** Start Stored data **

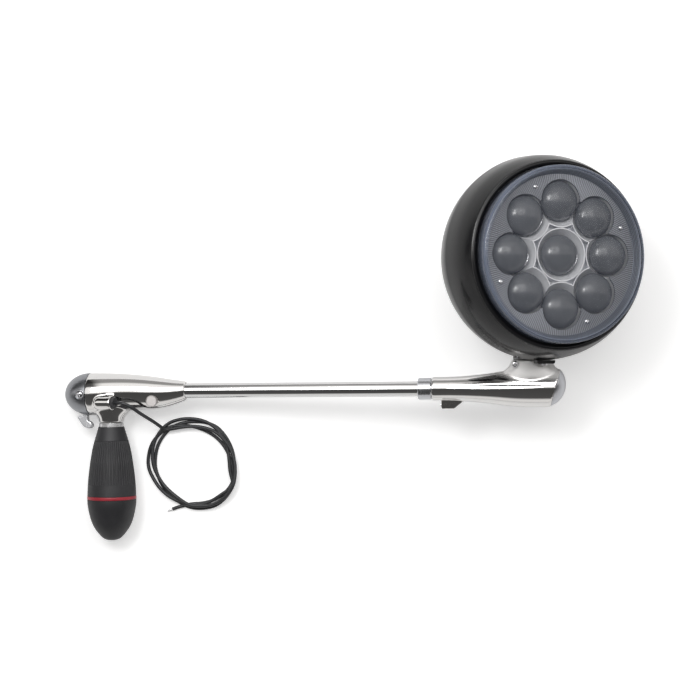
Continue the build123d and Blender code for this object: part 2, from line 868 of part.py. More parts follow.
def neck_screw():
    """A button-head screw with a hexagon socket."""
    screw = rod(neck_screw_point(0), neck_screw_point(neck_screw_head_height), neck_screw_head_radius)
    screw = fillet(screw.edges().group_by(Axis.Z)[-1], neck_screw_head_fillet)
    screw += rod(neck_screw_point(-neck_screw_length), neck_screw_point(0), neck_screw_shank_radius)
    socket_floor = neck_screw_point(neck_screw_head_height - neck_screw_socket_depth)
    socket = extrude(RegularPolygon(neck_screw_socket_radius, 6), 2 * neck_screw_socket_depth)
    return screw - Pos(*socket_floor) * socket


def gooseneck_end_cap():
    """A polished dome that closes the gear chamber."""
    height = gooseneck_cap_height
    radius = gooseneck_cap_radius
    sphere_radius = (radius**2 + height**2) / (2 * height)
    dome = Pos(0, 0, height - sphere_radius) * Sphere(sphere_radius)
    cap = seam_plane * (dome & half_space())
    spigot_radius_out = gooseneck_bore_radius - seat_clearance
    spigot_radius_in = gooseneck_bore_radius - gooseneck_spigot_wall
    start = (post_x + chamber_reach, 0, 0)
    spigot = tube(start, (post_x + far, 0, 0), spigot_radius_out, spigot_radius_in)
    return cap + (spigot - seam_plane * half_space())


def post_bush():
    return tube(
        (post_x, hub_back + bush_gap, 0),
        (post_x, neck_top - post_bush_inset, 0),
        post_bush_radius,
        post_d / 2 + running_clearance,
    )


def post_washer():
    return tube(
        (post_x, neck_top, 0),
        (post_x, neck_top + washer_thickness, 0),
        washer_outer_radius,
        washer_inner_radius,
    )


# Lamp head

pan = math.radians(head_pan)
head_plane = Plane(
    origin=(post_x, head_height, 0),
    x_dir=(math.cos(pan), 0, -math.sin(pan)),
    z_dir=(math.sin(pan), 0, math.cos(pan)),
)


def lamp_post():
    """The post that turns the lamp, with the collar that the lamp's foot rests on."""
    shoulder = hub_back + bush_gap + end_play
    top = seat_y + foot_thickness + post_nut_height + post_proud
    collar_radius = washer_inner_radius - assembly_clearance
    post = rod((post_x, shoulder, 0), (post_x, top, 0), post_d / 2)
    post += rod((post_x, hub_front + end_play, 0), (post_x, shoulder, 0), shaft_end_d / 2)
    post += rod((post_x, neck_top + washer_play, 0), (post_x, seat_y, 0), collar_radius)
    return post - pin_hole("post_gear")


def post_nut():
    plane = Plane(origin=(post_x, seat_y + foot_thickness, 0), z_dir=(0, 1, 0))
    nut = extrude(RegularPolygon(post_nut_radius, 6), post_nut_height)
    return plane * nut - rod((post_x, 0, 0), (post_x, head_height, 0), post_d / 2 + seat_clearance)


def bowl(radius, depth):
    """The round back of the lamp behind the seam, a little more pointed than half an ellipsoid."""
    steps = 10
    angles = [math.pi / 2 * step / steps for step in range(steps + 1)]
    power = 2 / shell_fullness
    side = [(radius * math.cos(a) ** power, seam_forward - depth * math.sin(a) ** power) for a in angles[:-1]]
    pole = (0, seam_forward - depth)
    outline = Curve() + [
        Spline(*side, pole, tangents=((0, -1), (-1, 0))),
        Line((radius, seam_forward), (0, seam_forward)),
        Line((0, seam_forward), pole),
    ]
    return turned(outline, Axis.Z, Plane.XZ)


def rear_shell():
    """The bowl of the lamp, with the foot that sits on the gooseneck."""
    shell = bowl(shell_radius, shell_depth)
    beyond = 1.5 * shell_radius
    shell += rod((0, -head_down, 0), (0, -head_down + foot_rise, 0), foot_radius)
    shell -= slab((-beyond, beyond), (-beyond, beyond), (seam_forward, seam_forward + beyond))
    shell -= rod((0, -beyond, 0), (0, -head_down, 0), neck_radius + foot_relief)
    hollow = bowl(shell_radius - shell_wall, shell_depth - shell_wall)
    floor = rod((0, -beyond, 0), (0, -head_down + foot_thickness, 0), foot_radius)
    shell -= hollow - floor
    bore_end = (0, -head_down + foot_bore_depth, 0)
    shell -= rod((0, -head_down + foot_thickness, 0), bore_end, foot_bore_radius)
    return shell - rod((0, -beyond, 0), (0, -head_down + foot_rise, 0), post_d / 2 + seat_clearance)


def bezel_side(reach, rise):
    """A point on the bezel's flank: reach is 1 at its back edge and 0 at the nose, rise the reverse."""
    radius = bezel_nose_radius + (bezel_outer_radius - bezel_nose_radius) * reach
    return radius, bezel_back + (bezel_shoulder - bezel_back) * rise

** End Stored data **

• [Task to complete]:
Verbatim output is expected for the lines from the start of the data to the line in which "return screw - Pos(*socket_floor)" appears, both included.

• [Solution to this problem]:
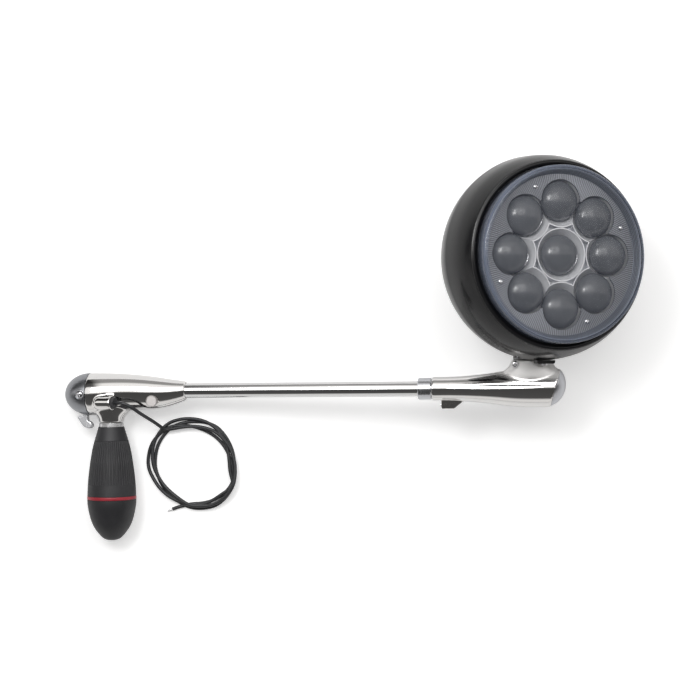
Continue the build123d and Blender code for this object: part 2, from line 868 of part.py. More parts follow.
def neck_screw():
    """A button-head screw with a hexagon socket."""
    screw = rod(neck_screw_point(0), neck_screw_point(neck_screw_head_height), neck_screw_head_radius)
    screw = fillet(screw.edges().group_by(Axis.Z)[-1], neck_screw_head_fillet)
    screw += rod(neck_screw_point(-neck_screw_length), neck_screw_point(0), neck_screw_shank_radius)
    socket_floor = neck_screw_point(neck_screw_head_height - neck_screw_socket_depth)
    socket = extrude(RegularPolygon(neck_screw_socket_radius, 6), 2 * neck_screw_socket_depth)
    return screw - Pos(*socket_floor) * socket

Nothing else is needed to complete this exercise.